Two years ago, Booker T. Jones went to South by Southwest and ended up performing with his old band and connecting with a new one. After playing a showcase with the MG’s—the Stax Records house band that backed Otis Redding, Sam & Dave and others and became famous for instrumentals like “Green Onions”—Booker met a member of the group that would back him on his first solo album in almost two decades.
The band he found is one that few would associate with soul music: the Drive-By Truckers.
“I knew I wanted that attitude before I found the band,” Booker, 64, says over a glass of red wine at a bar in Manhattan’s East Village. “This album has a lot to do with attitude. The MG’s were never an in-your-face band—the MG’s is a groove band. But this is in your face, this raw, gritty sound that’s too loud.”
“This” is “Potato Hole,” Booker’s new album, which Anti- will release April 21. It’s every bit as raw as Booker says, thanks to layers of guitar from the Truckers and Neil Young, who plays on nine tracks. The title track has five guitarists—three Truckers, Young and Booker, who writes on guitar even though he’s famous for playing organ.
Like classic Booker T. & the MG’s albums, “Potato Hole” consists entirely of instrumentals, which have melodies and funk rhythms to balance their grit. And like those classics, “Potato Hole” also includes instrumental covers of pop songs—Tom Waits’ “Get Behind the Mule” and a down-home take on OutKast’s “Hey Ya!”
Booker hasn’t released an album since “That’s the Way It Should Be,” his 1994 reunion with the MG’s. But he never stopped performing—as a backup musician for singers like Young, as a solo artist with his own group and as a member of the MG’s, who have served as the house band for high-profile gigs like Rock and Roll Hall of Fame inductions. And he never stopped writing, at least “not mentally.”
Booker came to Anti- through his manager Dave Bartlett, president of 525 Worldwide, which also manages Mavis Staples. As Staples prepared to release her 2007 comeback album on Anti-, which has guided several heritage artists to critical and commercial success, Bartlett introduced Booker to Anti- president Andy Kaulkin.
“They think about how they’re going to market their records from the beginning,” Bartlett says. “It’s not just trying to take a record and push it to radio—they try to really tell a story about an album.”
Booker says that Kaulkin asked him what kind of album he wanted to make, then sent him new CDs that he thought might inspire him. In 2007, Kaulkin took Booker to Coachella, where they spent a couple of days walking around, listening to bands and talking about music.
“He doesn’t need someone who’s young enough to be his child to tell him what a cool record is,” Kaulkin says, “but maybe he was able to see the possibilities.”

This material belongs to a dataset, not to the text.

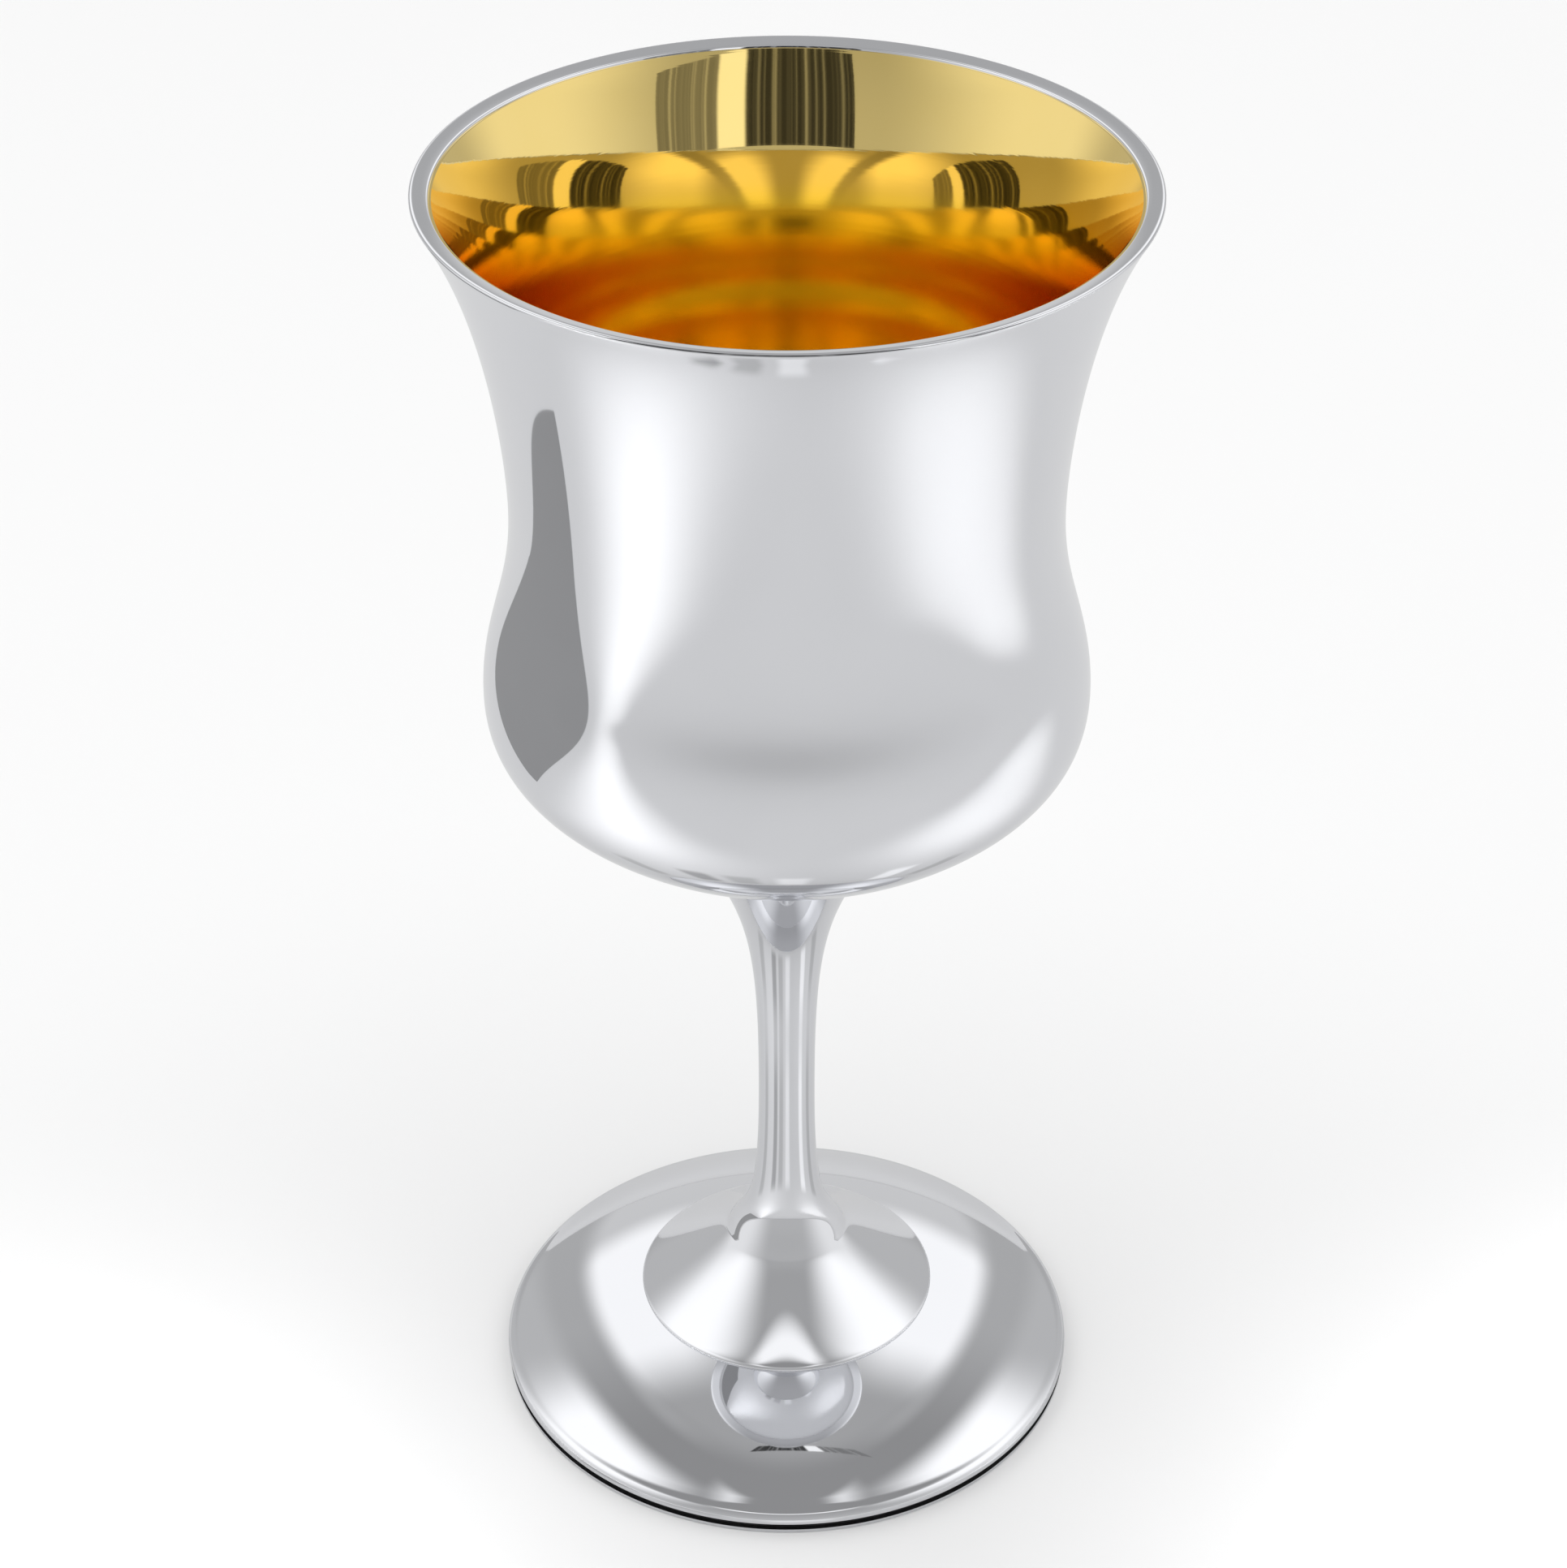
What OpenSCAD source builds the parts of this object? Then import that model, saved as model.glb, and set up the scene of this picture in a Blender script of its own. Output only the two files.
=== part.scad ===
// Communion chalice: a spun cup with a gilt inside, a turned stem and a domed foot.
// A tie rod draws the three together: it screws into a boss under the cup, runs down
// through the stem and ends in a nut inside the hollow foot.
// Millimetres, +Z up. The origin is the centre of the circle that the foot stands on.

/* [Cup] */
// Height of the chalice, from the table to the lip
chalice_h = 165; // [163:0.5:168]
// Radius of the cup where its flare meets the rounded lip
lip_r = 40.7; // [40:0.1:41.5]
// Width of the bare silver band on top of the lip
lip_band = 2.1; // [1.7:0.1:2.6]
// Outer radius of the waist of the cup
waist_r = 31.6; // [31:0.1:32.4]
// Height of the waist
waist_z = 126; // [125:0.5:127]
// Outer radius of the belly of the cup
belly_r = 35.4; // [34.8:0.1:36]
// Height of the belly
belly_z = 102; // [101:0.5:103]
// Radius of the sphere that the cup's bottom is part of
bottom_sphere_r = 46; // [45:0.5:47]
// Height of the lowest point of the cup's bottom
bottom_z = 80.4; // [80:0.1:80.8]
// Thickness of the cup's wall
cup_wall = 1.1; // [0.9:0.05:1.3]
// Thickness of the gilt lining, drawn thick enough to be a solid
gilt_wall = 0.25; // [0.2:0.05:0.4]

/* [Stem] */
// Outer radius of the stem's mouth, where the cup sits on it
mouth_r = 12.8; // [12.4:0.1:13.2]
// Outer radius of the neck, the thinnest place
neck_r = 3.5; // [3.4:0.1:4]
// Height of the neck
neck_z = 42.5; // [41:0.5:44]
// Outer radius of the skirt that spreads over the foot
skirt_r = 18.6; // [18:0.1:19.2]

/* [Foot] */
// Outer radius of the foot
foot_r = 36.45; // [36:0.05:37]
// Radius of the sphere that the foot's dome is part of
dome_sphere_r = 66; // [64:0.5:68]
// Height of the dome's crown, if it ran on to the axis
dome_z = 13.2; // [13:0.05:13.4]
// Thickness of the foot's wall
foot_wall = 1; // [0.8:0.05:1.2]
// Height of the base ring's visible edge
base_edge_h = 0.55; // [0.4:0.05:0.7]

/* [Fixing] */
// Width of the nut across its flats, M4
nut_af = 7; // [6.8:0.1:7.2]
// Height of the nut
nut_h = 3.2; // [2.8:0.1:3.4]
// Length of rod that stands out under the nut
rod_tail = 1.4; // [0.8:0.1:1.8]

/* [Hidden] */
$fn = 96;

// Colours of the metals
silver = "#d9dadd";
gold = "#e0b050";
brass = "#c9a24a";
steel = "#9a9ca0";

// Steps along each curve of an outline
curve_steps = 14;
edge_steps = 5;

// Cup: the handles that shape its curves, and the places that they meet
cap_r = 26;              // the spherical bottom runs out to here
cap_pull = 8.2;
belly_pull_down = 5.8;
belly_pull_up = 8.3;
waist_pull_down = 11.4;
waist_pull_up = 7.9;
lip_pull = 13.7;
lip_slope = 58.8;        // of the flare at the lip, from the horizontal
lip_round = 0.45;
band_drop = 0.35;        // the band falls this much towards the inside
band_round = 0.35;
bottom_centre_z = bottom_z + bottom_sphere_r;
cap_angle = asin(cap_r / bottom_sphere_r);

// Rod and the holes that it runs through
rod_r = 2;
shank_r = 1.75;
thread_l = 13;
rod_hole_r = 2.25;
rod_chamfer = 0.3;
close_fit = 0.05;        // radial clearance of parts that centre each other

// Boss under the cup, and its seat in the stem's mouth
boss_flange_r = 7.9;
boss_hub_r = 4;
boss_flange_z = 77;
boss_hub_z = 70;
tapped_depth = 9.4;
mouth_land = 1.4;        // width of the ring on which the cup rests
mouth_relief = 1;
mouth_slope = 58.4;
mouth_pull = 14.9;
neck_pull_up = 22.4;

// Skirt of the stem
neck_pull_down = 19;
knee = [7.5, 19.3];      // here the skirt turns up into the stem
knee_slope = 62;
knee_pull_up = 5.4;
knee_pull_down = 1.6;
skirt_slope = 31;
skirt_pull = 2;
skirt_lip = 0.5;         // thickness of the skirt's rounded edge above the foot
skirt_land = 1.8;        // width of the ring that rests on the foot
skirt_relief = 0.5;

// Bush that centres the stem and the foot
bush_r = 7.9;
bush_top_z = 14.6;
spigot_r = 4;

// Foot
seat_r = 9;              // flat seat on the crown, hidden by the skirt
dome_end_r = 34.9;
shoulder_z = 1.6;        // the rounded shoulder turns vertical here
shoulder_pull = 1;
foot_edge_z = 1.5;       // the foot's wall ends here, above the groove round the base ring
groove_depth = 0.75;     // of that groove, from the outer face of the foot
ring_w = 3.3;
ring_tongue = 0.35;      // the base ring's tongue stands this far up inside the foot
dome_centre_z = dome_z - dome_sphere_r;
seat_z = dome_centre_z + sqrt(pow(dome_sphere_r, 2) - pow(seat_r, 2));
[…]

Booker says that all of this outside input helped him make the album he had in his head. “It just made it more accessible,” he says. “If you don’t think you can get it out, I don’t think you’re going to start it. I felt free and open, so when I went into the studio, I wrote what I wanted to write.”
Anti- plans to focus its promotional efforts on media, especially magazines and newspapers—the same strategy it has used to raise awareness of comeback albums from Porter Wagoner, Merle Haggard and Staples, whose 2007 Anti- album “We’ll Never Turn Back” sold 55,000 copies, according to Nielsen SoundScan. The label will also try to introduce Booker to a new generation of listeners when he performs with the Truckers at three of this summer’s major concerts: Coachella, Bonnaroo and the New Orleans Jazz & Heritage Festival.
After those three gigs, Booker says he’ll spend much of the summer touring with his own band. “I’m trying to hold myself back from a second album right now,” he jokes.
“I love the album, I love the sound,” Booker says, less out of ego than enthusiasm. “It’s like rock’n’roll but it’s like having a symphony. To be 64 and come to that place in my life, it’s like arriving at a new shore.”